[A run of records]
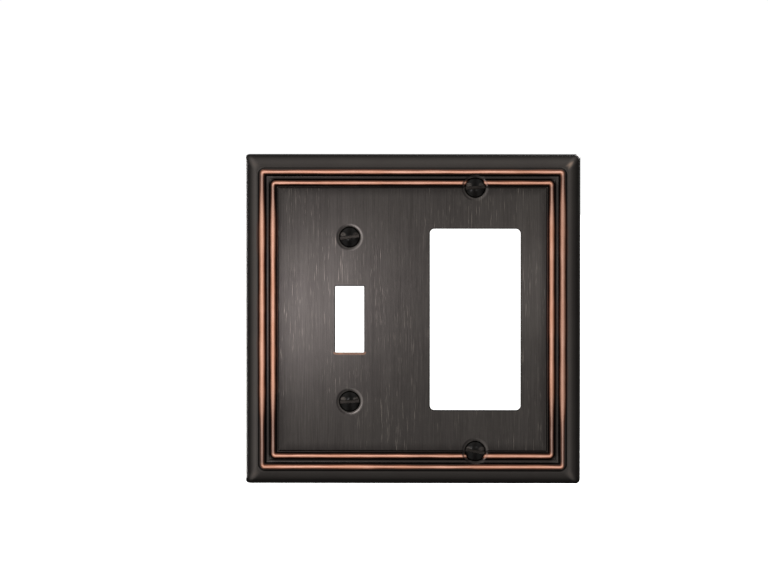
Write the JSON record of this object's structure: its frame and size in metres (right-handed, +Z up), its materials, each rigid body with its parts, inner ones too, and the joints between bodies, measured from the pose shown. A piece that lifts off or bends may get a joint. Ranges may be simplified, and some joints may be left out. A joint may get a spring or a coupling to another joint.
{
  "type": "wall plate cover",
  "caption": "Wall plate cover with a toggle opening beside a decorator opening, a double-beaded border and slotted oval-head screws, in an aged-bronze finish.",
  "frame": {"origin": "middle of the plate's outline on the wall plane, which is the plane of the rim at the plate's back", "axes": "+X to the right, +Y into the wall, +Z up; the plate's front faces -Y, with the toggle opening on the left (-X) and the decorator opening on the right (+X)"},
  "size_m": [0.123, 0.0209, 0.121],
  "materials": {
    "aged_bronze": "satin aged bronze, finely brushed upright on the flat middle, worn to bare copper along the beads",
    "screw_bronze": "gloss near-black bronze"
  },
  "bodies": {
    "plate": {"face_plate": "aged_bronze"},
    "toggle_screw_upper": {"toggle_screw_upper": "screw_bronze"},
    "toggle_screw_lower": {"toggle_screw_lower": "screw_bronze"},
    "decorator_screw_upper": {"decorator_screw_upper": "screw_bronze"},
    "decorator_screw_lower": {"decorator_screw_lower": "screw_bronze"}
  },
  "joints": [
    {"name": "toggle_screw_upper_travel", "type": "slide", "parent": "plate", "child": "toggle_screw_upper", "axis": [0, -1, 0], "range_m": [0, 0.0205]},
    {"name": "toggle_screw_lower_travel", "type": "slide", "parent": "plate", "child": "toggle_screw_lower", "axis": [0, -1, 0], "range_m": [0, 0.0205]},
    {"name": "decorator_screw_upper_travel", "type": "slide", "parent": "plate", "child": "decorator_screw_upper", "axis": [0, -1, 0], "range_m": [0, 0.0205]},
    {"name": "decorator_screw_lower_travel", "type": "slide", "parent": "plate", "child": "decorator_screw_lower", "axis": [0, -1, 0], "range_m": [0, 0.0205]}
  ]
}
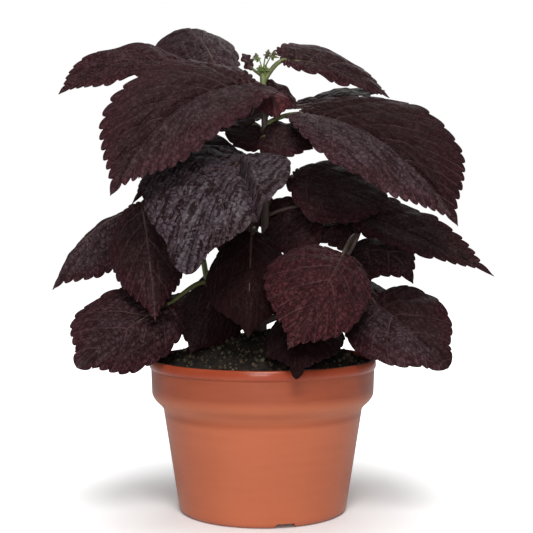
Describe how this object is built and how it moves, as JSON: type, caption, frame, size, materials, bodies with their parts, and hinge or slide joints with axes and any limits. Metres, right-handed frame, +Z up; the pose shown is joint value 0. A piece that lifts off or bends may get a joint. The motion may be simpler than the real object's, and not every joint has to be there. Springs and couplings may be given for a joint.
{
  "type": "potted coleus plant",
  "caption": "Bushy coleus plant with dark purple-brown scalloped leaves on square green stems, growing in a tapered, rimmed plastic pot of soil.",
  "frame": {"origin": "centre of the pot's flat base, on the surface that it stands on", "axes": "+Z up along the pot's axis; -Y is the plant's front, where the largest leaves face; +X is to the right as seen from the front"},
  "size_m": [0.2287, 0.1838, 0.267],
  "materials": {
    "pot": "satin",
    "soil": "matte",
    "stem": "satin",
    "leaf": "satin"
  },
  "bodies": {
    "root": {"pot": "pot", "soil": "soil", "stems": "stem", "shoot_tip": "stem", "leaf_crown_front_left": "leaf", "leaf_crown_left": "leaf", "leaf_crown_back_left": "leaf", "leaf_crown_right": "leaf", "leaf_upper_right": "leaf", "leaf_middle_front": "leaf", "leaf_middle_left": "leaf", "leaf_far_left": "leaf", "leaf_hanging_left": "leaf", "leaf_low_left": "leaf", "leaf_low_front_left": "leaf", "leaf_front": "leaf", "leaf_front_right": "leaf", "leaf_low_right": "leaf", "leaf_far_right": "leaf", "leaf_shaded_right": "leaf", "leaf_middle_right": "leaf", "leaf_inner_front": "leaf", "leaf_inner_right": "leaf", "leaf_young_left": "leaf", "leaf_young_right": "leaf", "leaf_young_back": "leaf", "leaf_young_front": "leaf", "leaf_young_top": "leaf", "leaf_rim_front": "leaf", "leaf_crown_back": "leaf", "leaf_upper_back_left": "leaf", "leaf_upper_back_right": "leaf", "leaf_middle_back_left": "leaf", "leaf_middle_back_right": "leaf", "leaf_back_left": "leaf", "leaf_back_high": "leaf", "leaf_low_back": "leaf", "leaf_low_back_right": "leaf", "leaf_low_back_left": "leaf"}
  },
  "joints": []
}
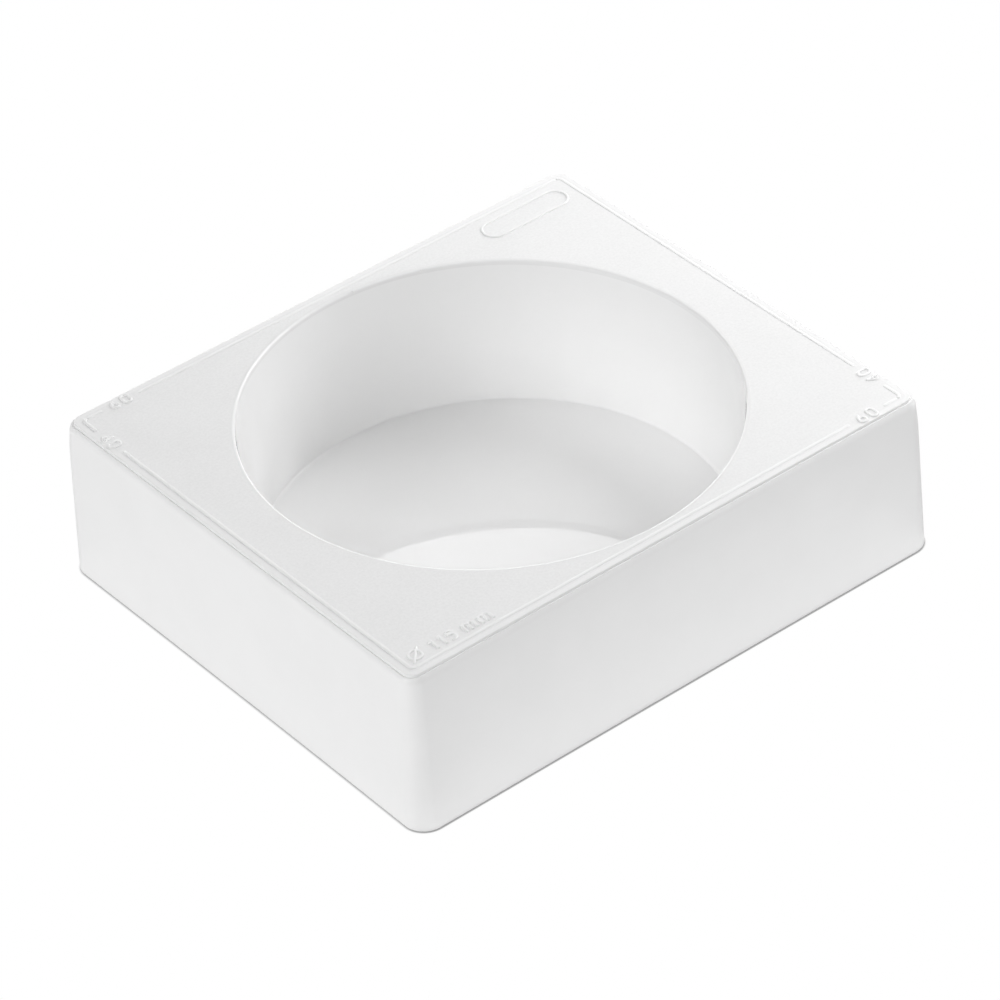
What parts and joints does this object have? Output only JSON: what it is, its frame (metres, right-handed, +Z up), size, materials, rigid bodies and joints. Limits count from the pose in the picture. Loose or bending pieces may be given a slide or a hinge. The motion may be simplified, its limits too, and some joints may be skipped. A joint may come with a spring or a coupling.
{
  "type": "casting mould",
  "caption": "Flexible white block mould with one flat-bottomed round cavity, raised guide lines and a size mark, for casting resin, soap, wax or desserts.",
  "frame": {"origin": "centre of the underside, level with the surface that the mould stands on", "axes": "+X along the long side, +Z up out of the cavity's mouth, and the front is the -Y side, from which the diameter mark reads"},
  "size_m": [0.15, 0.13, 0.0418],
  "materials": {
    "silicone_satin": "satin, white, opaque",
    "silicone_polished": "smooth and glossy, white, opaque"
  },
  "bodies": {
    "root": {"top_deck": "silicone_satin", "cavity_wall": "silicone_polished", "cavity_floor": "silicone_polished", "skirt_front": "silicone_satin", "skirt_back": "silicone_satin", "skirt_left": "silicone_satin", "skirt_right": "silicone_satin", "corner_front_left": "silicone_satin", "corner_front_right": "silicone_satin", "corner_back_left": "silicone_satin", "corner_back_right": "silicone_satin", "guide_ridge_front": "silicone_satin", "guide_ridge_back": "silicone_satin", "guide_ridge_left": "silicone_satin", "guide_ridge_right": "silicone_satin", "number_front": "silicone_satin", "number_back": "silicone_satin", "number_left": "silicone_satin", "number_right": "silicone_satin", "diameter_mark": "silicone_satin", "blank_name_panel": "silicone_satin"}
  },
  "joints": []
}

■ **OBJECTIVE**
Repeat every record exactly as written, please.

■ **EXERCISE SOLUTION**
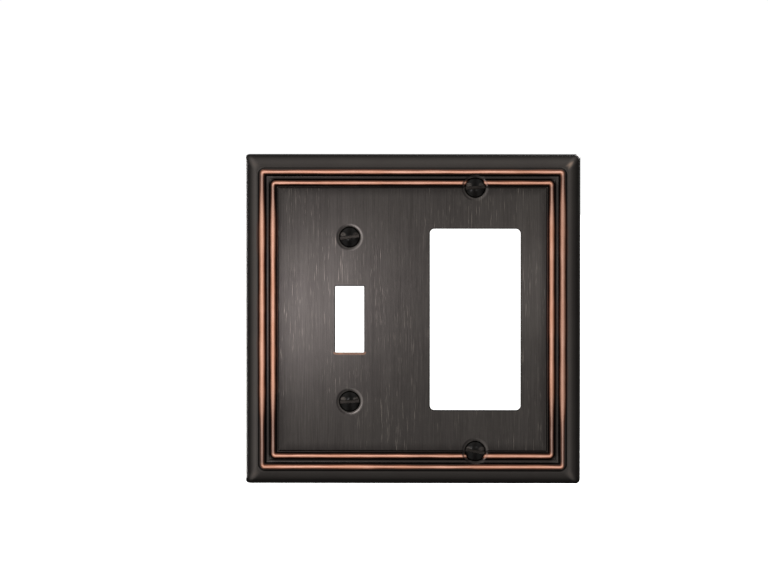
Write the JSON record of this object's structure: its frame and size in metres (right-handed, +Z up), its materials, each rigid body with its parts, inner ones too, and the joints between bodies, measured from the pose shown. A piece that lifts off or bends may get a joint. Ranges may be simplified, and some joints may be left out. A joint may get a spring or a coupling to another joint.
{
  "type": "wall plate cover",
  "caption": "Wall plate cover with a toggle opening beside a decorator opening, a double-beaded border and slotted oval-head screws, in an aged-bronze finish.",
  "frame": {"origin": "middle of the plate's outline on the wall plane, which is the plane of the rim at the plate's back", "axes": "+X to the right, +Y into the wall, +Z up; the plate's front faces -Y, with the toggle opening on the left (-X) and the decorator opening on the right (+X)"},
  "size_m": [0.123, 0.0209, 0.121],
  "materials": {
    "aged_bronze": "satin aged bronze, finely brushed upright on the flat middle, worn to bare copper along the beads",
    "screw_bronze": "gloss near-black bronze"
  },
  "bodies": {
    "plate": {"face_plate": "aged_bronze"},
    "toggle_screw_upper": {"toggle_screw_upper": "screw_bronze"},
    "toggle_screw_lower": {"toggle_screw_lower": "screw_bronze"},
    "decorator_screw_upper": {"decorator_screw_upper": "screw_bronze"},
    "decorator_screw_lower": {"decorator_screw_lower": "screw_bronze"}
  },
  "joints": [
    {"name": "toggle_screw_upper_travel", "type": "slide", "parent": "plate", "child": "toggle_screw_upper", "axis": [0, -1, 0], "range_m": [0, 0.0205]},
    {"name": "toggle_screw_lower_travel", "type": "slide", "parent": "plate", "child": "toggle_screw_lower", "axis": [0, -1, 0], "range_m": [0, 0.0205]},
    {"name": "decorator_screw_upper_travel", "type": "slide", "parent": "plate", "child": "decorator_screw_upper", "axis": [0, -1, 0], "range_m": [0, 0.0205]},
    {"name": "decorator_screw_lower_travel", "type": "slide", "parent": "plate", "child": "decorator_screw_lower", "axis": [0, -1, 0], "range_m": [0, 0.0205]}
  ]
}
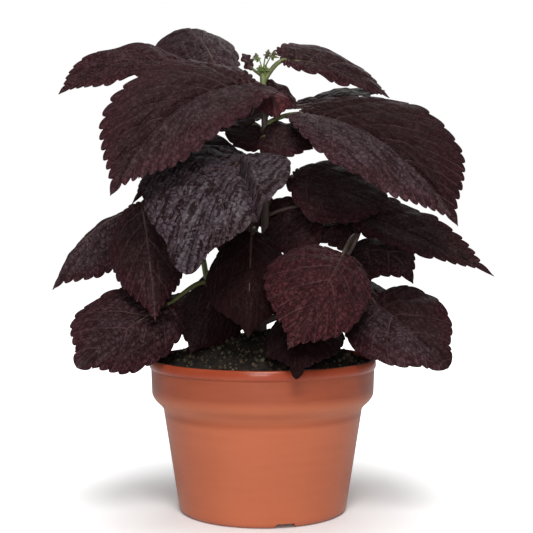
Describe how this object is built and how it moves, as JSON: type, caption, frame, size, materials, bodies with their parts, and hinge or slide joints with axes and any limits. Metres, right-handed frame, +Z up; the pose shown is joint value 0. A piece that lifts off or bends may get a joint. The motion may be simpler than the real object's, and not every joint has to be there. Springs and couplings may be given for a joint.
{
  "type": "potted coleus plant",
  "caption": "Bushy coleus plant with dark purple-brown scalloped leaves on square green stems, growing in a tapered, rimmed plastic pot of soil.",
  "frame": {"origin": "centre of the pot's flat base, on the surface that it stands on", "axes": "+Z up along the pot's axis; -Y is the plant's front, where the largest leaves face; +X is to the right as seen from the front"},
  "size_m": [0.2287, 0.1838, 0.267],
  "materials": {
    "pot": "satin",
    "soil": "matte",
    "stem": "satin",
    "leaf": "satin"
  },
  "bodies": {
    "root": {"pot": "pot", "soil": "soil", "stems": "stem", "shoot_tip": "stem", "leaf_crown_front_left": "leaf", "leaf_crown_left": "leaf", "leaf_crown_back_left": "leaf", "leaf_crown_right": "leaf", "leaf_upper_right": "leaf", "leaf_middle_front": "leaf", "leaf_middle_left": "leaf", "leaf_far_left": "leaf", "leaf_hanging_left": "leaf", "leaf_low_left": "leaf", "leaf_low_front_left": "leaf", "leaf_front": "leaf", "leaf_front_right": "leaf", "leaf_low_right": "leaf", "leaf_far_right": "leaf", "leaf_shaded_right": "leaf", "leaf_middle_right": "leaf", "leaf_inner_front": "leaf", "leaf_inner_right": "leaf", "leaf_young_left": "leaf", "leaf_young_right": "leaf", "leaf_young_back": "leaf", "leaf_young_front": "leaf", "leaf_young_top": "leaf", "leaf_rim_front": "leaf", "leaf_crown_back": "leaf", "leaf_upper_back_left": "leaf", "leaf_upper_back_right": "leaf", "leaf_middle_back_left": "leaf", "leaf_middle_back_right": "leaf", "leaf_back_left": "leaf", "leaf_back_high": "leaf", "leaf_low_back": "leaf", "leaf_low_back_right": "leaf", "leaf_low_back_left": "leaf"}
  },
  "joints": []
}
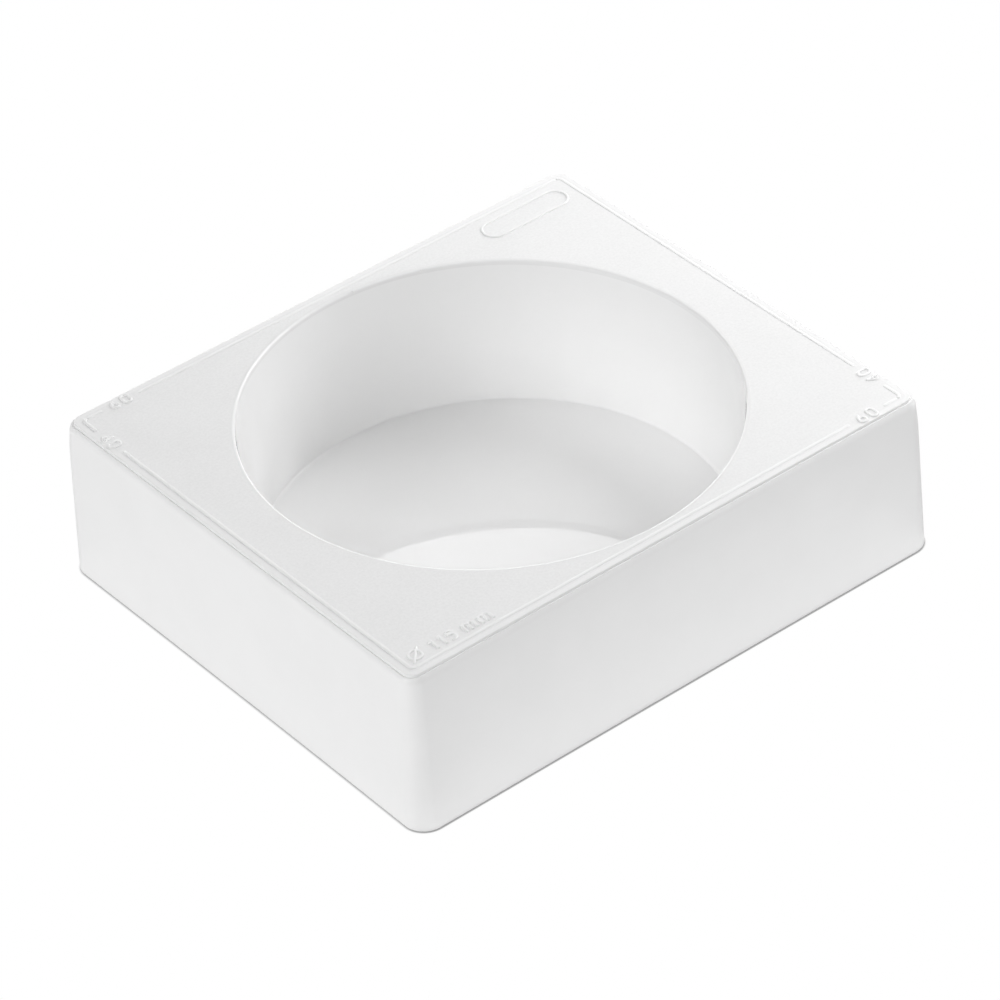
What parts and joints does this object have? Output only JSON: what it is, its frame (metres, right-handed, +Z up), size, materials, rigid bodies and joints. Limits count from the pose in the picture. Loose or bending pieces may be given a slide or a hinge. The motion may be simplified, its limits too, and some joints may be skipped. A joint may come with a spring or a coupling.
{
  "type": "casting mould",
  "caption": "Flexible white block mould with one flat-bottomed round cavity, raised guide lines and a size mark, for casting resin, soap, wax or desserts.",
  "frame": {"origin": "centre of the underside, level with the surface that the mould stands on", "axes": "+X along the long side, +Z up out of the cavity's mouth, and the front is the -Y side, from which the diameter mark reads"},
  "size_m": [0.15, 0.13, 0.0418],
  "materials": {
    "silicone_satin": "satin, white, opaque",
    "silicone_polished": "smooth and glossy, white, opaque"
  },
  "bodies": {
    "root": {"top_deck": "silicone_satin", "cavity_wall": "silicone_polished", "cavity_floor": "silicone_polished", "skirt_front": "silicone_satin", "skirt_back": "silicone_satin", "skirt_left": "silicone_satin", "skirt_right": "silicone_satin", "corner_front_left": "silicone_satin", "corner_front_right": "silicone_satin", "corner_back_left": "silicone_satin", "corner_back_right": "silicone_satin", "guide_ridge_front": "silicone_satin", "guide_ridge_back": "silicone_satin", "guide_ridge_left": "silicone_satin", "guide_ridge_right": "silicone_satin", "number_front": "silicone_satin", "number_back": "silicone_satin", "number_left": "silicone_satin", "number_right": "silicone_satin", "diameter_mark": "silicone_satin", "blank_name_panel": "silicone_satin"}
  },
  "joints": []
}